The cow and the bear shall graze,
their young shall lie down together;
and the lion shall eat straw like the ox.
The nursing child shall play over the hole of the asp,
and the weaned child shall put its hand on the adder’s den.
They shall not hurt or destroy on all my holy mountain;
for the earth shall be full of the knowledge of the LORD
as the waters cover the sea.
Concerning this passage, N.T. Wright has said, “Imagine a beautiful, finely made silver goblet. There it stands on a shelf, a thing of beauty to be admired. Now imagine that same goblet filled with the finest red wine. … Now imagine that we are actually in a service of Holy Communion, and this fine wine is actually conveying to us the lifeblood of our blessed Lord Jesus himself. The silver goblet is still as beautiful as ever it was. But now it is filled with something which transforms it, which makes it a vessel of something beyond itself yet utterly appropriate to itself.
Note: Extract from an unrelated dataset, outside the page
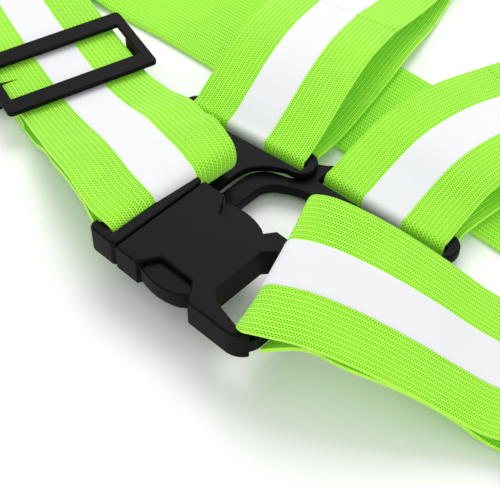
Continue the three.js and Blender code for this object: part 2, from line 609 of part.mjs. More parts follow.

In the same way, declares the prophet, this whole creation, this wonderful world, is like a beautiful silver goblet, destined to be filled, flooded to overflowing, with the knowledge of the glory of the Lord, as the waters cover the sea, flooding in to every harbour and inlet at the fullest of tides.” N.T. Wright, Ibid.
[3] N.T. Wright, What Saint Paul Really Said, pgs 51, 141.
[4] Pg. 92.
[5] Ibid, pg 92. Wright sentence continues, “and in establishing through the Spirit of Jesus a family in which all humans are equally welcome, a family destined to inherit the world.”